Is the client configured to tag its interface?
Do the request arrive tagged to eth0? Do you see them on eth0.4011 too?

1 Like

Yep, definitely tagged. It took a while, to get my laptop ethernet adapter playing correctly with tagged frames in Wireshark, but now, I can see the DHCP discover requests from the client as they leave the switch interface heading to the connected OpenWrt box, and they're definitely tagged as 4011.

Can you even ping the 4011 network?

Tagged and untagged on the same port often does not work. At the least, tag all VLANs on the CPU port of the switch so lan = eth0.1, 4011 = eth0.4011 and you're not trying to interact with plain eth0, which generally catches all packets regardless of tag. There should be no references to plain eth0 in your config.

Network names must be kept short-- the kernel limit is 15 characters, and that includes the "br-" that OpenWrt adds. Convention is to use all lowercase for network names.

1 Like

According to the GUI, all vlans are tagged for the CPU. This issue is just getting frustrating.

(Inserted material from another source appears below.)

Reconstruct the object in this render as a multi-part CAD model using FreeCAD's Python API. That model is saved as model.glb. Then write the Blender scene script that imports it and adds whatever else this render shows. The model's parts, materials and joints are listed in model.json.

I'll try rebuilding the whole thing and keep the names short etc.

It's weird, to test I added an other vlan (1000) where the OpenWrt router can be a DHCP client rather than server. That works fine. The untagged vlan also works fine. Can't ping on 4011 as the client hasn't received an address from DHCP server running on the OpenWrt router.

in case it wasnt mentioned already alot of equipment places arbitary upper limits on the number(ing) of supported vlan's...

63/4 - 1023/4 being fairly common...

some switch chipset doenst go well mixing a untagged and tagged on a single port, so usually you can only assign a single trunk port either go all tag or configure it as a single untagged configured port.

i had the same case with Router 4A 100M (Xiaomi) and want to use it as a VLAN-SSID Access Point, my configuration doesnt work at all at first, after digging some posts regarding VLANs here in OpenWRT, I read that some switch chipset doesnt work well with mix untagged and tag port on single port. After I read that, I just configured my trunk port and eliminate that single untagged, after a few seconds, all 3 tagged VLANs that I set is start working.

Thanks @remlei and @anon50098793, that's useful information. Before I nuke it, I will try cranking 4011 down to a lower vlan number, just in case. VLAN 1000 is working fine as a tagged vlan along side the untagged vlan, so perhaps I've fallen into the 'greater than 1024 vlan tag id' trap.

The chipset in this case as pilfered from dmesg:
SoC Type: MediaTek MT7620A ver:2 eco:6

Okay, I'm narrowing in on this (in the most tedious fashion). The vlan numbers (i.e. greater than 1024) don't appear to be the issue. Could still be the total amount of vlans, more testing to confirm that's not the issue (but I suspect it isn't in my case). Have moved everything to tagged, but that's mostly laziness whilst rebuilding this so often. Suspect mixing tagged and untagged is not the issue.

The issue appears to be with the firewall settings in the gui. This company appears to have rolled their own version of openwrt as aspects of the gui are both older, and in other areas, custom. I think they have bugs in the gui.

Adding firewall rules to accept input from certain zones, is failing to override the default of rejecting input. The aim was such that input would only be accepted from zones with an explicit allow input rule, which are at the top of the list, and all else would hit an implicit default input drop. Worse than that though, the input rule half works....it does indeed allow input to the web gui from the specific zones that have an explicit rule, whilst rejecting input from zones without one. It also allows outbound dhcp from zones with an explicit allow input rule (i.e. dhcp requests from openwrt to another server). Whether thats because it's an allowed response to outbound originated traffic by default, or the actual allow input rule, it doesn't really matter.

The problem is here:
Even for zones where the input in the web gui works, courtesy of it's explicit allow all input (and I mean all protocols, from all hosts in that zone) it manages to break the processing of dhcp discover from those same zones in some way. Just seems to silently discard or ignore them.

TL;DR - I'm going to rebuild the lot from the ground up yet again, but just via the CLI and /etc/conf files, to see if I can at least determine if the problem lies deeper than the gui, or not.